The terminology used herein is for the purpose of describing particular implementations only and is not intended to be limiting of the claims. As used in the description of the implementations and the appended claims, the singular forms “a,” “an,” and “the” are intended to include the plural forms as well, unless the context clearly indicates otherwise. It will also be understood that the term “and/or” as used herein refers to and encompasses any and all possible combinations of one or more of the associated listed items. It will be further understood that the terms “comprises” and/or “comprising,” when used in this specification, specify the presence of stated features, integers, steps, operations, elements, and/or components, but do not preclude the presence or addition of one or more other features, integers, steps, operations, elements, components, and/or groups thereof.
As used herein, the term “if” may be construed to mean “when” or “upon” or “in response to determining” or “in accordance with a determination” or “in response to detecting,” that a stated condition precedent is true, depending on the context.

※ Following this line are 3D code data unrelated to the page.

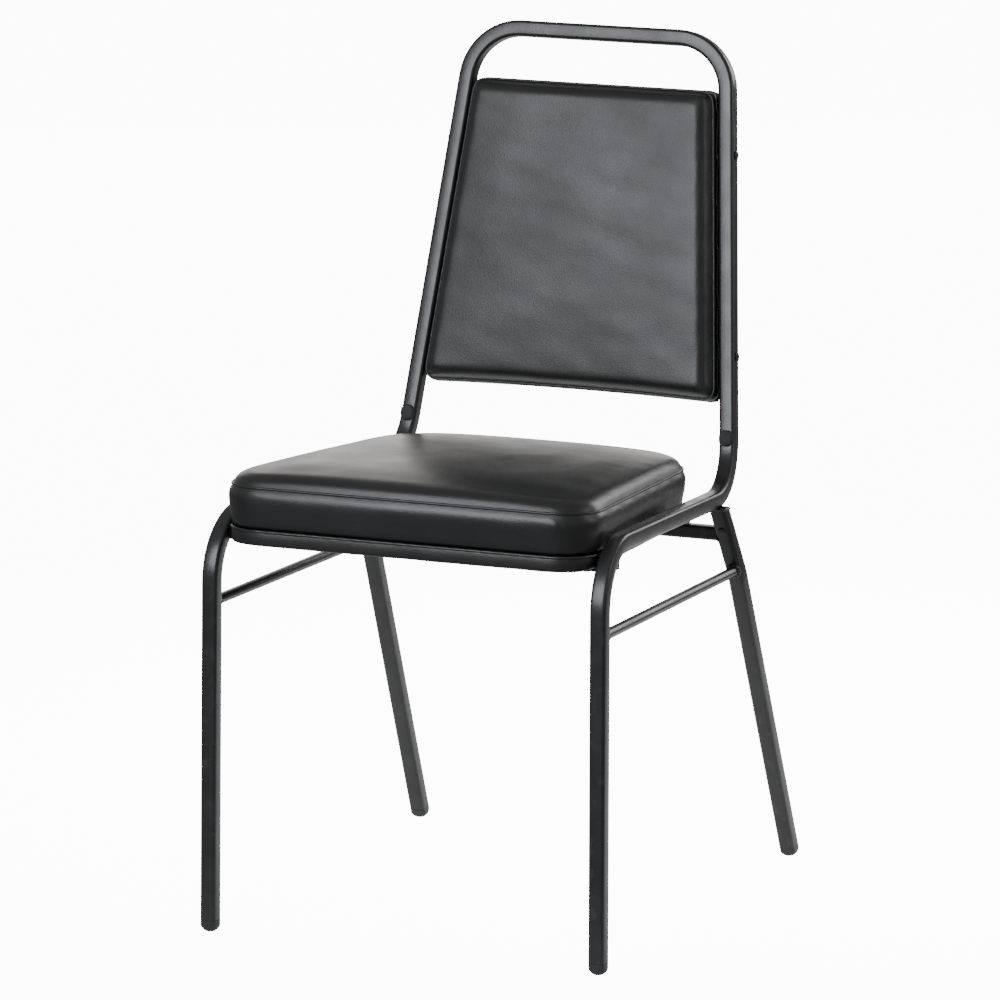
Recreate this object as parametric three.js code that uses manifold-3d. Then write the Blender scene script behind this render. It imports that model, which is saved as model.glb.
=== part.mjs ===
// Stacking chair: one bent square-tube main frame with two rear legs, a rear cross
// bar and side stretchers, an upholstered seat and an upholstered back pad.
// Millimetres, +Z up, the sitter faces -Y. The origin is on the floor under the
// middle of the chair.
import * as THREE from 'three';
import { mergeVertices } from 'three/addons/utils/BufferGeometryUtils.js';
import Module from 'manifold-3d';

const wasm = await Module();
wasm.setup();

const vec = (x, y, z) => new THREE.Vector3(x, y, z);
const X_AXIS = vec(1, 0, 0);

// ---------------------------------------------------------------- driving dimensions
const GAP = 0.3;

const TUBE = 17;
const TUBE_CORNER = 3.5;
const TUBE_WALL = 1.5;
const BAR = 14.5;
const BAR_CORNER = 2.5;
const ROD = 11;

// Centre line of the right half of the main frame; the left half mirrors it.
const FRONT_FOOT = vec(215.2, -265, 0);
const FRONT_CORNER = vec(213, -257.5, 432);
const REAR_CORNER = vec(187, 155, 411.5);
const TOP_CORNER = vec(143, 254, 872);
const FRONT_BEND = 65;
const REAR_BEND = 67;
const TOP_BEND = 58;
const BEND_STEPS = 12;

// Centre line of the right rear leg.
const REAR_FOOT = vec(215.6, 267.2, 0);
const REAR_KNEE = vec(209.5, 122, 335);
const REAR_TOP = vec(196.5, 104, 404);
const KNEE_BEND = 90;

const STRETCHER_FRONT_Z = 343.5;
const STRETCHER_REAR_Z = 338;
const REAR_BAR_Z = 377.8;

const GLIDE_LENGTH = 13;
const GLIDE_PLUG = 16;
const GLIDE_DOME_RADIUS = 12;
const GLIDE_DIP = 1.2;

const SEAT = {
  front: -273, rear: 109, halfFront: 205.5, halfRear: 166.5, frontCorner: 42, rearCorner: 60,
  frontHeight: 409.5, fall: 0.05, seamHeight: 58.5, shoulder: 12, skin: 2,
  boardThickness: 10, dustCover: 1,
};
const SEAT_WELT = { lower: 13, upper: 56, height: 2.5, proud: 0.8, depth: 1 };
const FRONT_BRACKET = { y: -218, length: 28, width: 44, rise: 20, screwInset: 14 };
const REAR_BRACKET = { left: 130, right: 160, front: 66, rear: 117, screwX: 145, screwY: 82 };
const BRACKET_THICKNESS = 3;

const BACK = {
  bottom: 92, top: 418, halfBottom: 168, halfTop: 137.6, corner: 9,
  rear: -9, seam: 14, front: 27, shoulderInset: 6.5, skin: 1.6, boardThickness: 8,
};
const BACK_WELT = 1.6;
const BACK_SCREW_HEIGHTS = [141, 352];

const BUMPER = { height: 56.5, width: 15, length: 17, thickness: 3.5 };
const LEG_PLUG = { z: 384, radius: 4, thickness: 2 };
const SCREW = { shankRadius: 2.4, headRadius: 5, headHeight: 2.6, lowHeadHeight: 1.3 };

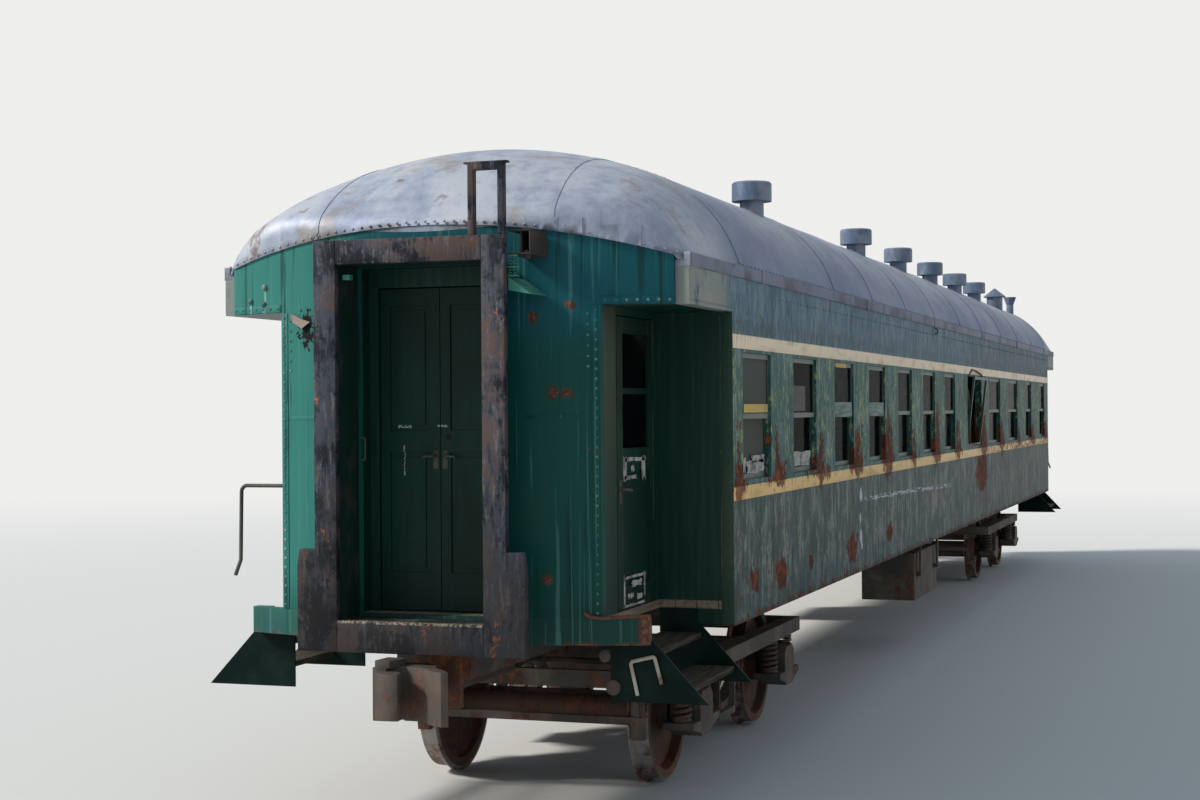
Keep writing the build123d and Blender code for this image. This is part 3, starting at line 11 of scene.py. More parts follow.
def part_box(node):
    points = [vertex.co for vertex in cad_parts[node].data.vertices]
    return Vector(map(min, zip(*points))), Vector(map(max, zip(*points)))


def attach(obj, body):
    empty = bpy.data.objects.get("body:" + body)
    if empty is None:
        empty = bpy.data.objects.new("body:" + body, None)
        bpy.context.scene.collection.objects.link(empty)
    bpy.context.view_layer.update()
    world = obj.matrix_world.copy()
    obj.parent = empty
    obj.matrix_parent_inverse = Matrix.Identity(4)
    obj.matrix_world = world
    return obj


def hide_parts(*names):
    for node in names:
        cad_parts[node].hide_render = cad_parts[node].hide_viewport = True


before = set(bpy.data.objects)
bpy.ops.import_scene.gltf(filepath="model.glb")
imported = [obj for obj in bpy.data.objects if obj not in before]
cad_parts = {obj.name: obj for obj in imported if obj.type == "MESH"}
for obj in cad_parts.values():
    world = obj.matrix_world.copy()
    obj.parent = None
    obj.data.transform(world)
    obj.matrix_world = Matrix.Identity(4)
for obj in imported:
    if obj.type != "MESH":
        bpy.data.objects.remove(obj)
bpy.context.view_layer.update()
bpy.ops.object.select_all(action="DESELECT")


# Underframe: rolled steel sills, pressed bearers and bolsters, riveted together. Its black paint is
# a crust of brown dirt and rust.
UNDERFRAME_BLACK = (0.045, 0.04, 0.036)
UNDERFRAME_DUST = (0.12, 0.095, 0.07)
RUST_DARK = (0.07, 0.028, 0.018)
RUST_BRIGHT = (0.2, 0.07, 0.028)


class Wire:
    """A shader socket that takes part in sums, each sum being a Math node."""

    def __init__(self, nodes, socket):
        self.nodes = nodes
        self.socket = socket

    def math(self, operation, first, second=0.0):
        return self.nodes.node("ShaderNodeMath", {"operation": operation}, {0: first, 1: second})

    def __add__(self, other):
        return self.math("ADD", self, other)

    def __sub__(self, other):
        return self.math("SUBTRACT", self, other)

    def __rsub__(self, other):
        return self.math("SUBTRACT", other, self)

    def __mul__(self, other):
        return self.math("MULTIPLY", self, other)

    def __abs__(self):
        return self.math("ABSOLUTE", self)

    def least(self, other):
        return self.math("MINIMUM", self, other)

    def most(self, other):
        return self.math("MAXIMUM", self, other)

    __radd__ = __add__
    __rmul__ = __mul__


class Nodes:
    """A node tree whose nodes are made in one way."""

    def __init__(self, tree):
        self.tree = tree

    def give(self, socket, value):
        """Lead a wire to a socket, or set it; colours are given without their alpha."""
        if isinstance(value, Wire):
            self.tree.links.new(value.socket, socket)
        else:
            socket.default_value = (*value, 1) if socket.type == "RGBA" else value

    def node(self, kind, settings, sockets, output=0):
        made = self.tree.nodes.new(kind)
        for key, value in settings.items():
            setattr(made, key, value)
        for key, value in sockets.items():
            self.give(made.inputs[key], value)
        return Wire(self, made.outputs[output])


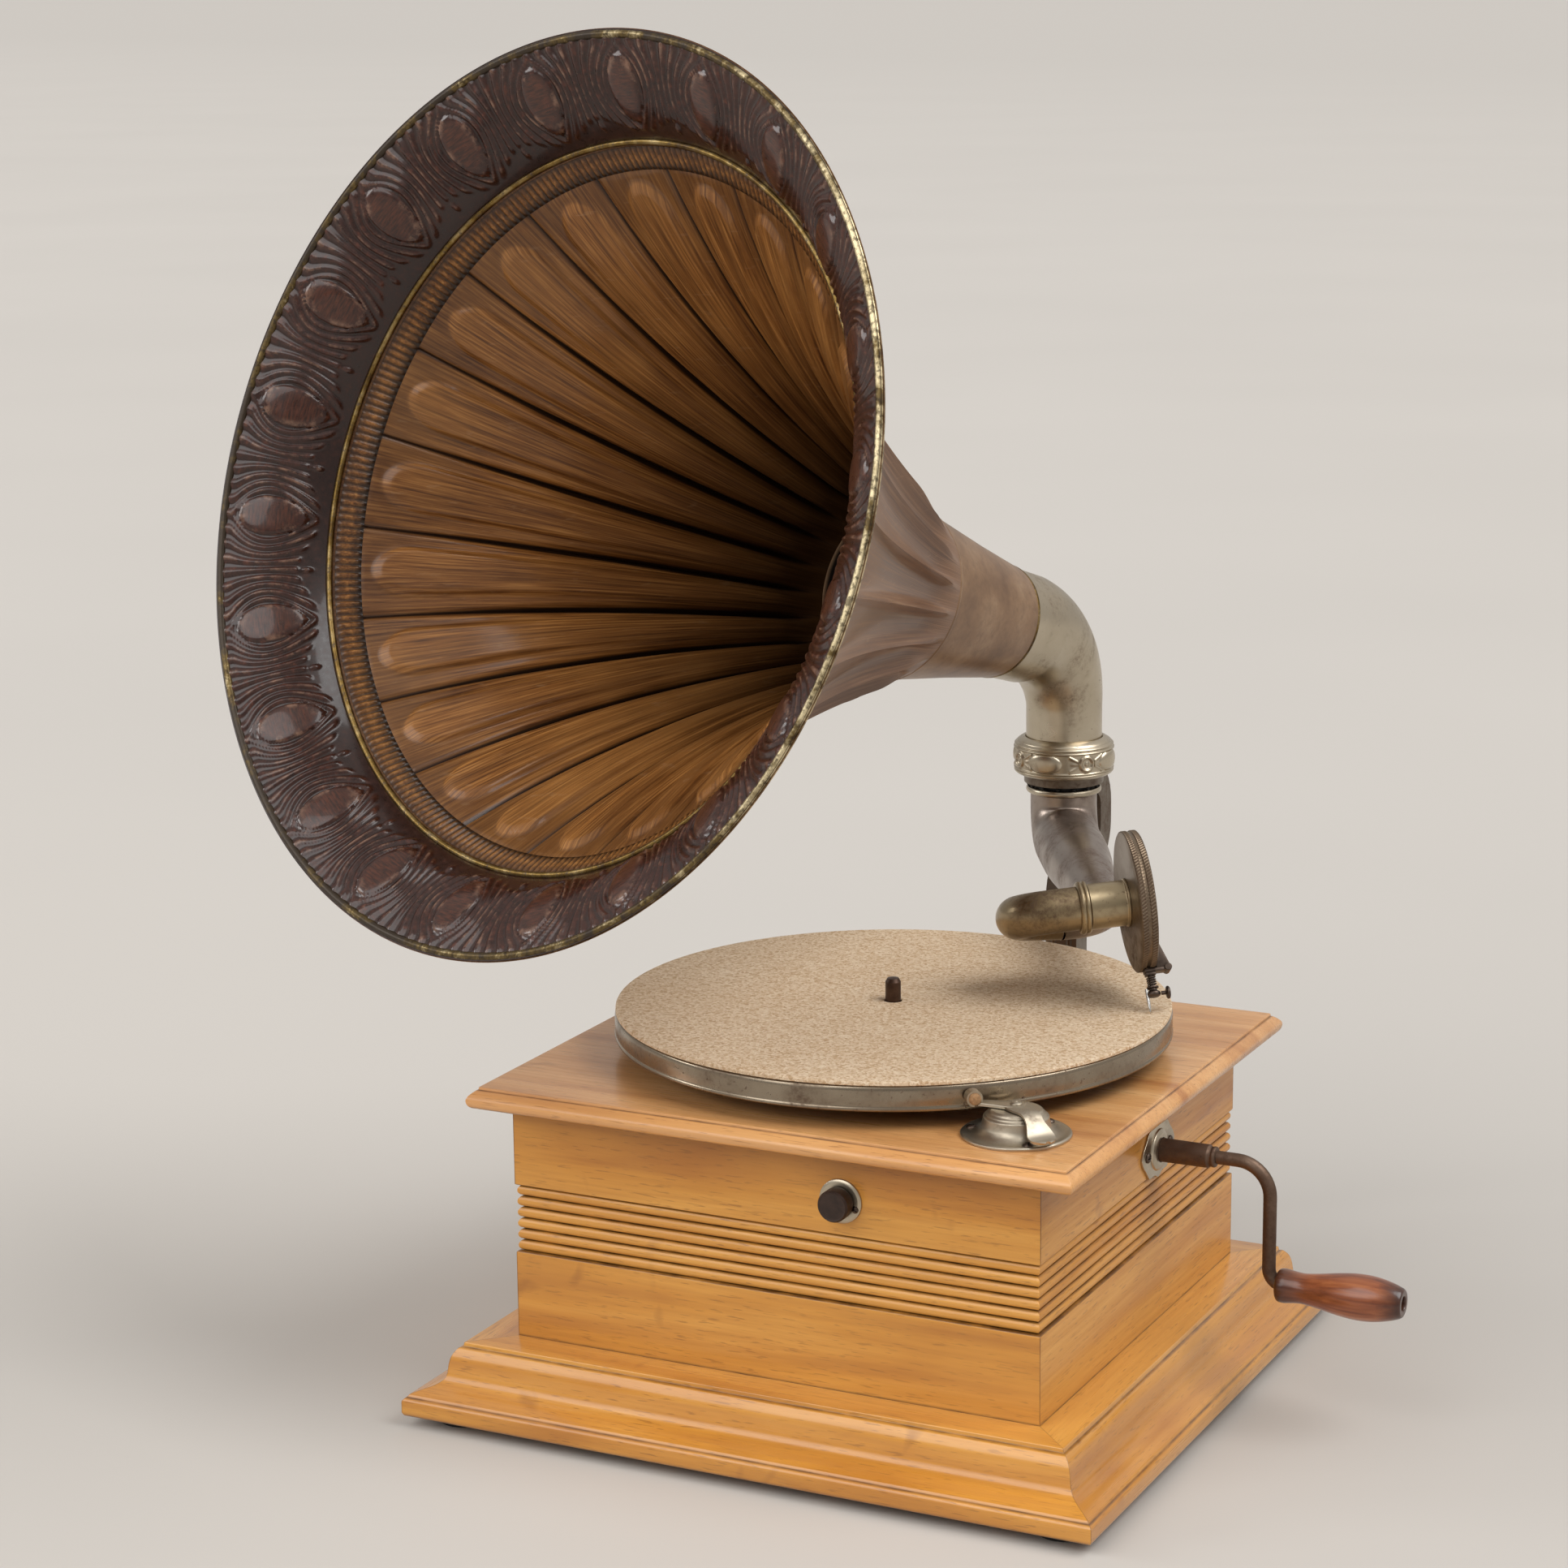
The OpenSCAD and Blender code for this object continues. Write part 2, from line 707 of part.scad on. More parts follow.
module motor_base_plate() {
    color(iron)
        difference() {
            union() {
                translate([-56, -58, base_z]) cube([164, 132, plate_t]);
                translate([spin_x, spin_y, base_z - 3]) cylinder(r = 7, h = 4);
            }
            translate([spin_x, spin_y, base_z - 1]) cylinder(r = 4.06, h = 10);
            translate([barrel_x, barrel_y, base_z - 10]) cylinder(r = 4.06, h = 30);
            translate([link_x, link_y, base_z - 10]) cylinder(r = 3.06, h = 30);
        }
}

module motor_pillars() {
    color(steel)
        for (p = pillar_places)
            translate([p[0], p[1], base_z + plate_t]) cylinder(r = 4, h = plate_z - base_z - plate_t);
}

module motor_bolts() {
    color(steel)
        for (p = bolt_places)
            translate([p[0], p[1], 0]) {
                translate([0, 0, lid_top_z]) screw_head(5, 2.6);
                translate([0, 0, plate_z]) cylinder(r = 2.5, h = lid_top_z - plate_z + 0.1);
            }
}

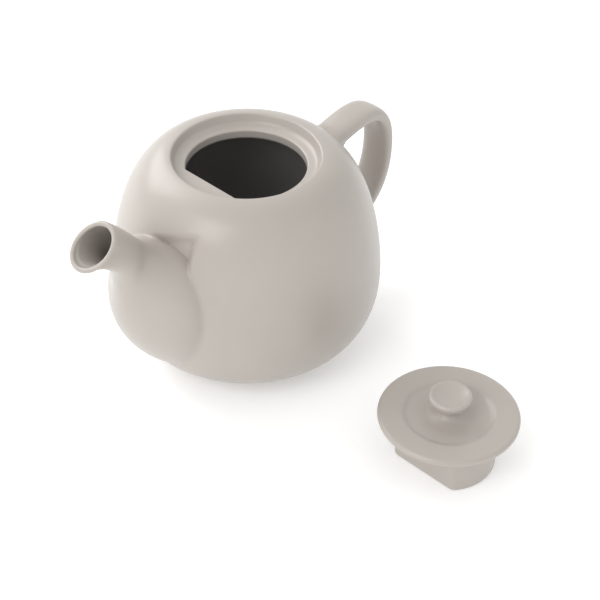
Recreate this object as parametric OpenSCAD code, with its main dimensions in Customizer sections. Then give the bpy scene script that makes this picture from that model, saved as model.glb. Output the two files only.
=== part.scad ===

Similarly, the phrase “if it is determined [that a stated condition precedent is true]” or “if [a stated condition precedent is true]” or “when [a stated condition precedent is true]” may be construed to mean “upon determining” or “in response to determining” or “in accordance with a determination” or “upon detecting” or “in response to detecting” that the stated condition precedent is true, depending on the context.
The foregoing description and summary of the invention are to be understood as being in every respect illustrative and exemplary, but not restrictive, and the scope of the invention disclosed herein is not to be determined only from the detailed description of illustrative implementations but according to the full breadth permitted by patent laws. It is to be understood that the implementations shown and described herein are only illustrative of the principles of the present invention and that various modification may be implemented by those skilled in the art without departing from the scope and spirit of the invention.